Alloxan destroys the β-cells of pancreas for which insulin production is inhibited. But the α-cells remain unaffected and the glucagon pro­duction remains intact. Dehydroascorbic acid, if injected in large doses, also destroys P-cells of pan­creas and produces alloxan-type diabetes.

If growth hormone is repeatedly injected into experimental animals, the β-cells of the pancreas are stimulated to secrete insulin. The cells become hypertrophied and insulin secretion finally stops resulting in permanent diabetes mellitus in the ani­mals.

Diabetic coma:

1. In case of diabetes, if the insulin is not taken and the diet is not controlled, dia­betes becomes severe leading to diabetic coma.

2. In diabetic coma, there is ketonerriia and ketonuria.

3. The patient becomes semi-conscious or fully unconscious with dehydration.

4. The patient should be treated with solu­ble insulin (50 units) immediately fol­lowed by normal saline containing 10 per cent glucose intravenously.

5. The treatment should be controlled by fre­quent estimation of glucose in blood and urine every 30 minutes to make sure that blood glucose does not fall below normal level.

Treatment of Diabetes Mellitus:

1. Administration of oral anti-diabetic drugs like diabenese-which are not polypeptides-in moderate diabetes and insulin in severe diabetes.

2. High protein and low carbohydrate and fat diet are advisable. High protein meal serves as a prolonged source of carbohy­drate without rapid hyperglycemic effect and it has protective effect on liver.

3. Exercise lowers the blood sugar level stimulating the P-cells of pancreas to lib­erate more insulin to act on blood sugar for glycogenesis and glycolysis.

4. The patient suffering from diabetes mellitus should have normal psychologi­cal affairs. The psychological stress and strain stimulate the alpha cells of pancreas and adrenal medulla causing the libera­tion of glucagon and epinephrine, respec­tively, which have glycogenolytic effect resulting in increased blood sugar (hyperglycemia).

5. A diabetic patient requiring more than 200 units/day of insulin is regarded as insulin resistant which is due to antigenic effect of insulin.

Complications of Diabetes Mellitus:

1. Preventable complications are due to in­fections, injury, neglect in treatment, un­suitable diet or alcohol.

2. Delayed complications occur in all dia­betics after some years since the onset of the disease.

These are due to:

(a) Hyperglycemia leading to cataract of the lens of the eyes.

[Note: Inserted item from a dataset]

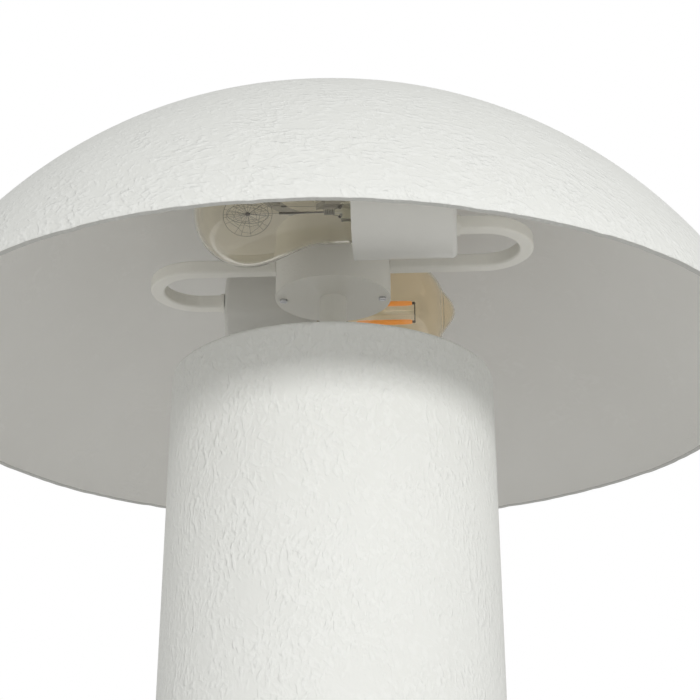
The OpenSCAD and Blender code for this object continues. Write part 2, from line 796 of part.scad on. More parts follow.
module tipped_glass(d, out, neck_out, tip_r, tip_h) {
    sides = [for (t = [0, glass_wall]) concat(
        glass_side(d, out, neck_out, t, acos(tip_r / (d / 2 - t))), tip_side(d, out, tip_r, tip_h, t))];
    rotate_extrude($fn = 120) polygon(concat(sides[0], reversed(sides[1])));
}

module front_bulb_glass() {
    color(clear_tint) in_socket(0) glass(front_bulb_d, front_bulb_out, front_neck_out);
}

module rear_bulb_glass() {
    color(amber) in_socket(1)
        tipped_glass(rear_bulb_d, rear_bulb_out, rear_neck_out, rear_tip_r, rear_tip_h);
}

module front_bulb_cap() { in_socket(0) bulb_cap(); }
module rear_bulb_cap() { in_socket(1) bulb_cap(); }
module front_bulb_insulator() { in_socket(0) bulb_insulator(); }
module rear_bulb_insulator() { in_socket(1) bulb_insulator(); }
module front_bulb_button() { in_socket(0) bulb_button(); }
module rear_bulb_button() { in_socket(1) bulb_button(); }

flare_z = cap_front - 3.5;
flare_h = 3;
mount_r = 4.2;
pinch_z = socket_len - 0.5;
pinch_h = 6;
pinch_t = 3.2;
pinch_top = pinch_z + pinch_h;
rod_r = 1.1;
seat_gap = 0.02;
led_z0 = socket_len + led_out;
led_z1 = led_z0 + led_len;
cross_d = 0.7;
front_rod_top = pinch_top + 6.5;
rear_rod_top = led_z1 + cross_d;

module tube_between(z0, z1, r0, r1) {
    translate([0, 0, z0]) cylinder(h = z1 - z0 + eps, r1 = r0, r2 = r1, $fn = 40);
}

// The glass mount inside a bulb: a flare that is sealed in the neck, a pinch and a rod
module glass_mount(rod_top) {
    tube_between(flare_z, flare_z + flare_h, glue_r - glass_wall - thread_gap, mount_r);
    tube_between(flare_z + flare_h, pinch_z, mount_r, mount_r);
    translate([-mount_r, -pinch_t / 2, pinch_z - eps]) cube([2 * mount_r, pinch_t, pinch_h]);
    tube_between(pinch_top - eps, rod_top - eps, rod_r, rod_r);
}

// Each rod ends just short of what it carries
module front_bulb_stem() {
    color([0.9, 0.92, 0.88, 0.6]) in_socket(0) glass_mount(front_rod_top);
}

module rear_bulb_stem() {
    color([0.9, 0.8, 0.6, 0.6]) in_socket(1) glass_mount(rear_rod_top);
}

// A straight wire between two points
module wire(a, b, d) {
    v = b - a;
    l = norm(v);
    translate(a) rotate([0, acos(v[2] / l), atan2(v[1], v[0])]) cylinder(h = l, d = d, $fn = 13);
}

wheel_z = socket_len + front_bulb_out - front_bulb_d / 2;
spoke_d = 0.7 * wire_d;
bead_r = 1.1;
knot_x = 3;
knot_r = 0.6;
knot_z = pinch_top + 0.2 + knot_r;

module ring(r, d) {
    rotate_extrude($fn = 32) translate([r, 0]) circle(d = d, $fn = 13);
}

// A wheel of wire round the bead. Its spokes leave out the bulb's axis, where a longer wire runs.
module wire_wheel(rings, spokes) {
    for (r = rings) rotate([90, 0, 0]) ring(r, wire_d);
    for (i = [1:spokes - 1], k = [-1, 1]) let (a = 180 * i / spokes, out = [k * sin(a), 0, cos(a)])
        wire(0.8 * bead_r * out, max(rings) * out, spoke_d);
}

// Two crossed wheels of fine wire on a post, which a sleeve and a lead-in wire tie to the glass mount
module front_bulb_filament() {
    sleeve_h = 4.5;
    sleeve_past = 0.8;
    sleeve_wall = 0.5;
    sleeve_r = rod_r + 0.15 + sleeve_wall;
    small_r = wheel_r - 3 * wire_d;
    post_foot = front_rod_top + 1.2;
    post_top = socket_len + post_out;
    tie = [-2.3, 0, front_rod_top + 0.8];
    side = [3.4, 0, post_top - 2];
    side_angle = 25;
    color("#4b463f") in_socket(0) {
        translate([0, 0, wheel_z]) {
            sphere(r = bead_r, $fn = 20);
            wire_wheel([0.6 * wheel_r, wheel_r], wheel_spokes);
            rotate([0, 0, 90]) wire_wheel([0.6 * small_r, small_r], wheel_spokes / 2);
        }
        wire([0, 0, post_top - 0.5], [0, 0, wheel_z + wheel_r], spoke_d);
        translate([0, 0, post_foot])
            cylinder(h = post_top - post_foot, d1 = 0.7 * post_d, d2 = post_d, $fn = 24);
        // a sleeve on the rod's end holds the post
        translate([0, 0, front_rod_top - sleeve_h + sleeve_past]) difference() {
            cylinder(h = sleeve_h, r = sleeve_r, $fn = 32);
            translate([0, 0, -1]) cylinder(h = sleeve_h + 2, r = sleeve_r - sleeve_wall, $fn = 32);
        }
        wire([0, sleeve_r - sleeve_wall / 2, front_rod_top + sleeve_past / 2],
            [0, 0, post_foot + 0.8], spoke_d);
        for (k = [-1, 1]) translate([k * knot_x, 0, knot_z]) sphere(r = knot_r, $fn = 16);
        wire([-knot_x, 0, knot_z], tie, spoke_d);
        wire(tie + [-0.1, 0, -0.1], [0, 0, post_foot + 1.4], spoke_d);
        // the second lead-in wire runs beside the post to the larger wheel
        wire([knot_x, 0, knot_z], side, spoke_d);
        translate(side) sphere(r = knot_r, $fn = 16);
        wire(side, [wheel_r * sin(side_angle), 0, wheel_z - wheel_r * cos(side_angle)], spoke_d);
    }
}

// Glowing bars between their lead-in wires and a wire cross over the rod's end
module rear_bulb_filament() {
    cross_z = rear_rod_top + 1.3 * cross_d;
    color(glow) in_socket(1) {
        for (i = [0:led_count - 1]) rotate([0, 0, 360 * i / led_count]) {
            translate([led_off, 0, led_z0]) cylinder(h = led_len, d = led_d, $fn = 32);
            wire([0, 0, cross_z], [led_off, 0, led_z1 - 0.2], cross_d);
            wire([knot_x, 0, pinch_top + 0.2], [led_off, 0, led_z0 + 0.2], cross_d);
        }
        translate([0, 0, cross_z]) sphere(r = cross_d, $fn = 24);
    }
}

shade_shell();
crown_block();
crown_plate();
crown_screws();
shade_rest();
shade_rest_nut();
lamp_pipe();
hub_nut();
hub_washer();
hub_housing();
hub_cover();
hub_cover_screws();
stem_tube();
stem_washer();
body_shell();
base_weight();
weight_nut();
base_plate();
base_washer();
base_nut();
felt_pad();
cord_bushing();
front_arm();
rear_arm();
arm_nuts();
arm_washers();
lead_connectors();
front_leads();
rear_leads();
front_socket_cap();
rear_socket_cap();
front_socket_shell();
rear_socket_shell();
front_socket_core();
rear_socket_core();
front_screw_shell();
rear_screw_shell();
front_centre_contact();
rear_centre_contact();
terminal_screws();
core_screws();
front_bulb_glass();
rear_bulb_glass();
front_bulb_cap();
rear_bulb_cap();
front_bulb_insulator();
rear_bulb_insulator();
front_bulb_button();
rear_bulb_button();
front_bulb_stem();
rear_bulb_stem();
front_bulb_filament();
rear_bulb_filament();
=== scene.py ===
import math

import bpy
import numpy as np
from mathutils import Matrix


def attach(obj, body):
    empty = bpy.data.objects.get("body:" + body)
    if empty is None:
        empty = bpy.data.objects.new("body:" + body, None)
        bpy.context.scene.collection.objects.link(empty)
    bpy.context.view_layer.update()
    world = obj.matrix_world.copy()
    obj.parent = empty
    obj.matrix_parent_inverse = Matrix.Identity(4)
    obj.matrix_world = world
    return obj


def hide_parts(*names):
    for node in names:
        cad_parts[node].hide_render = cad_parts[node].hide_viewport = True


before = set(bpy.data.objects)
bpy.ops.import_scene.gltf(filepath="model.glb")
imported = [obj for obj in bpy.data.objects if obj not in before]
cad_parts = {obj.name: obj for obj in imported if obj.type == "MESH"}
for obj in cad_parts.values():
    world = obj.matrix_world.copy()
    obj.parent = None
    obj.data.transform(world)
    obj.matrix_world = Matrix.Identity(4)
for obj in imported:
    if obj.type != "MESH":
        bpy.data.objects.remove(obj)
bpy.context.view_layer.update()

scene = bpy.context.scene
print("frame loaded")

# camera, where the photograph was taken from: low in front, looking up under the shade
cameraSettings = {
    "place": (0.008, -0.7789, 0.0831), "pitch": 0.389, "focalPixels": 1800, "photoPixels": 700, "sensor": 36,
    "clipStart": 0.01,
}


def makeCamera(s):
    data = bpy.data.cameras.new("lampCamera")
    data.lens = s["focalPixels"] / s["photoPixels"] * s["sensor"]
    data.sensor_width = s["sensor"]
    data.clip_start = s["clipStart"]
    camera = bpy.data.objects.new("lampCamera", data)
    camera.location = s["place"]
    camera.rotation_euler = (math.pi / 2 + s["pitch"], 0, 0)
    scene.collection.objects.link(camera)
    return camera


scene.camera = makeCamera(cameraSettings)
scene.view_settings.view_transform = "Standard"


# mesh helpers


def makePiece(name, points, faces):
    # puts whole arrays of points and faces into a mesh; faces is a list of index arrays, one for each corner count
    mesh = bpy.data.meshes.new(name)
    counts = np.concatenate([np.full(len(f), f.shape[1]) for f in faces])
    corners = np.concatenate([f.ravel() for f in faces])
    starts = np.concatenate([[0], np.cumsum(counts)[:-1]])
    mesh.vertices.add(len(points))
    mesh.vertices.foreach_set("co", np.ascontiguousarray(points, np.float32).ravel())
    mesh.loops.add(len(corners))
    mesh.loops.foreach_set("vertex_index", corners.astype(np.int32))
    mesh.polygons.add(len(counts))
    mesh.polygons.foreach_set("loop_start", starts.astype(np.int32))
    mesh.polygons.foreach_set("use_smooth", np.ones(len(counts), bool))
    mesh.update(calc_edges=True)
    mesh.validate()
    piece = bpy.data.objects.new(name, mesh)
    scene.collection.objects.link(piece)
    return piece


def gridFaces(rows, cols, rowsClosed, first):
    # four corners for each cell of a grid that is closed round its columns
    row = np.arange(rows if rowsClosed else rows - 1)[:, None]
    col = np.arange(cols)[None, :]
    nextRow, nextCol = (row + 1) % rows, (col + 1) % cols
    cells = [row * cols + col, row * cols + nextCol, nextRow * cols + nextCol, nextRow * cols + col]
    return np.stack([np.broadcast_to(c, (row.size, cols)) for c in cells], -1).reshape(-1, 4) + first


def turned(name, profile, cols, shift=None, place=None):
    # turns a profile of (radius, height) points round the axis: x = r cos a, y = r sin a, z = h.
    # A profile that starts and ends on the axis gets a pole there, and any other is closed into a ring.
    profile = np.asarray(profile, float)
    poles = profile[0, 0] < 1e-9
    rings = profile[1:-1] if poles else profile
    angle = np.arange(cols) / cols * 2 * math.pi
    radius = np.repeat(rings[:, :1], cols, 1)
    height = np.repeat(rings[:, 1:], cols, 1)
    if shift is not None:
        moveOut, moveUp = shift(rings, angle)
        radius, height = radius + moveOut, height + moveUp
    points = np.stack([radius * np.cos(angle), radius * np.sin(angle), height], -1).reshape(-1, 3)
    faces = [gridFaces(len(rings), cols, not poles, 1 if poles else 0)]
    if poles:
        last = len(points) + 1
        col = np.arange(cols)
        following = (col + 1) % cols
        lastRing = (len(rings) - 1) * cols
        faces.append(np.stack([np.zeros(cols, int), following + 1, col + 1], -1))
        faces.append(np.stack([lastRing + col + 1, lastRing + following + 1, np.full(cols, last)], -1))
        firstPole = [0, 0, height[0].mean() + profile[0, 1] - rings[0, 1]]
        lastPole = [0, 0, height[-1].mean() + profile[-1, 1] - rings[-1, 1]]
        points = np.concatenate([[firstPole], points, [lastPole]])
    if place is not None:
        turn, move = place
        points = points @ turn.T + move
    return makePiece(name, points, faces)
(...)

(b) Atherosclerosis involves coronary and peripheral arteries.

(c) Hypertension, particularly systolic hypertension, is more.

(d) Development of ulcers in the foot be­comes a very difficult problem.

(e) Severity of nephropathy results in Proteinuria.

Changes in Diabetes Mellitus:

Carbohydrate Metabolism:

1. Diminished entry and oxidation of glu­cose in muscle and other tissues.

2. Decreased glycogen formation in liver and muscle.

3. Decreased synthesis of fat and increased breakdown of glycogen in liver.

Fat Metabolism:

1. Fats are mobilized from adipose tissue and fatty acids are oxidized producing large amounts of acetyl-CoA. Due to lack of carbohydrate metabolism, acetyl-CoA is not oxidized via TCA cycle. Hence, two molecules of acetyl-CoA condense to form ketone bodies.

2. The ketone bodies in large amounts in blood produce ketosis which leads to coma in severe diabetes mellitus.

3. Administration of insulin corrects the con­dition.

Protein Metabolism:

1. Since the energy is not available by oxi­dation of carbohydrate and fat, the break­down of tissue protein occurs leading to negative energy balance. The synthesis of tissue protein from dietary proteins re­quires insulin. Due to lack of insulin, tis­sue protein is not formed from dietary pro­tein.

The concentration of amino acids in blood and liver increases. The amino ac­ids are deaminated in liver and glucose is produced from keto-acids by gluconeogen­esis. The urea excreted more in urine. The body will be in negative nitrogen balance.

2. Administration of insulin corrects the con­dition. Insulin promotes oxidation of glu­cose to meet the energy needs and also the synthesis of tissue protein from dietary protein. Insulin also suppresses gluconeogenesis.